On vous surnomme parfois la Béjart africaine…

Les gens ont toujours besoin de se raccrocher à quelque chose qu’ils connaissent. Cela étant dit, ça ne m’ennuie pas. Ma rencontre avec Maurice Béjart a été fusionnelle. Il disait que j’étais sa “fille noire” (il avait un quart de sang sénégalais). Moi, je crois, comme Cocteau l’affirmait, que “le hasard, est la forme que prend Dieu pour passer incognito”. Aujourd’hui, je perpétue le travail que Maurice Béjart avait entrepris en créant l’école Mudra Afrique en 1977. “Elle fera ce que je veux, mais différemment de moi”, avait-il dit. Vingt ans plus tard, j’ouvrais l’Ecole des sables avec mon mari. Notre credo ? L’éducation par la danse, porteuse d’espoir.

On parle de “danse contemporaine africaine”. Y a-t-il des spécificités ?

Demandez-leur qu’est-ce que la danse contemporaine européenne.

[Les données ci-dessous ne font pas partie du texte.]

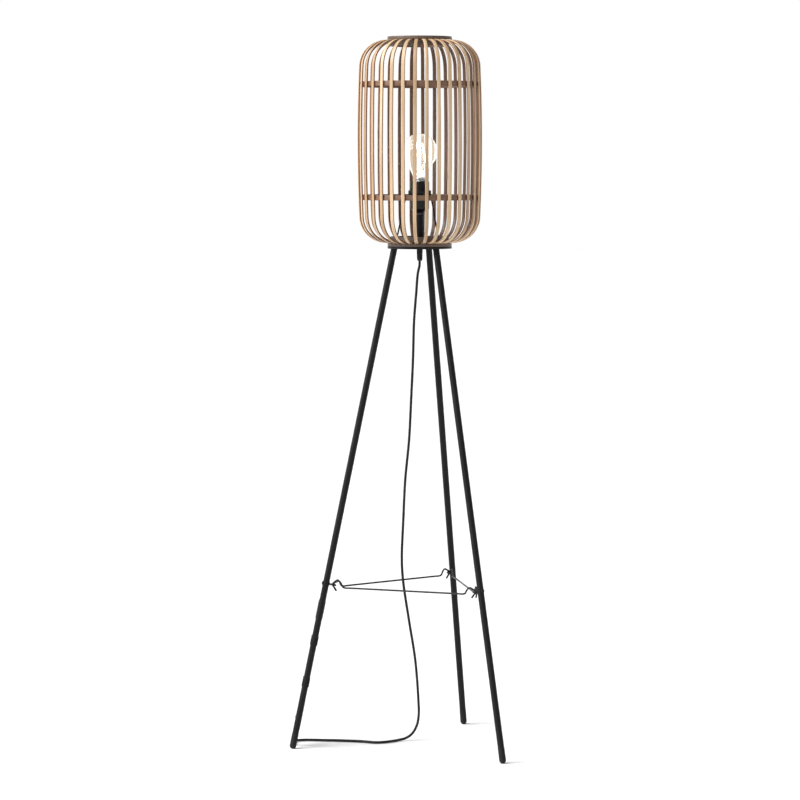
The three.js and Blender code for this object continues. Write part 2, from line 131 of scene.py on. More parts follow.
# The room is brightest near eye level and dimmer overhead.
world = bpy.data.worlds.new("white_room")
world.use_nodes = True
scene.world = world
tree = world.node_tree
height = add(tree, "SeparateXYZ", {0: add(tree, "TexCoord").outputs["Generated"]}).outputs["Z"]
room = add(tree, "ValToRGB", {"Fac": height}, stops=[
    (0.0, (1.0, 1.0, 1.0, 1.0)), (0.1, (1.0, 1.0, 1.0, 1.0)), (0.35, (0.3, 0.3, 0.31, 1.0))])
tree.links.new(room.outputs["Color"], tree.nodes["Background"].inputs["Color"])
tree.nodes["Background"].inputs["Strength"].default_value = 1.0


def studio_light(name, kind, bearing, height, distance, power, aim=0.6, **shape):
    """A light at a bearing seen from the lamp, 0 at the camera and growing to its right."""
    data = bpy.data.lights.new(name, kind)
    data.energy = power
    for key, value in shape.items():
        setattr(data, key, value)
    light = bpy.data.objects.new(name, data)
    turn = camera_turn + math.radians(bearing)
    place = axis + [distance * math.sin(turn), -distance * math.cos(turn), height]
    light.location = place
    level = math.hypot(*(place - axis)[:2])
    light.rotation_euler = (math.atan2(level, height - aim), 0.0, turn)
    scene.collection.objects.link(light)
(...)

On peut ajouter “africaine”, mais ma couleur est là, c’est inutile ! Je pense qu’il faut devenir spécifique. Quand on est spécifique, on devient universel. Après, il existe effectivement une esthétique nègre. Dans ma technique de danse, j’utilise le buste pour me démarquer, une spécificité propre aux danses traditionnelles ou patrimoniales. C’est notre base de travail, comme vous, le classique. Ensuite, on les transforme dans le “temps” et dans “l’espace”.

Transmettre est essentiel pour vous ?

Le dialogue entre les générations est primordial. Si on ne transmet pas à la jeunesse, ils n’auront plus de racines. Je crois à l’adage : “Si l’on ne sait pas d’où l’on vient, on ne sait pas où l’on va”.

Comment êtes-vous devenue danseuse puis chorégraphe ?

J’ai appris petite par immersion, en regardant mes aînés. Puis, à 19 ans, j’ai décidé d’en faire quelque chose de professionnel. Mais il n’existait pas de professeur de danse. J’ai dû faire sciences de l’éducation physique et sportive ! Après, j’ai appris la rigueur. Danser et en faire son métier sont deux choses totalement différentes… Quant à la chorégraphie, j’y suis venue par obligation. J’ai lu un poème du président Senghor (1966-1967), Femme nue, femme noire. Une révélation. Ce fut mon premier solo, une nouveauté au Sénégal où la danse n’existait qu’en groupe.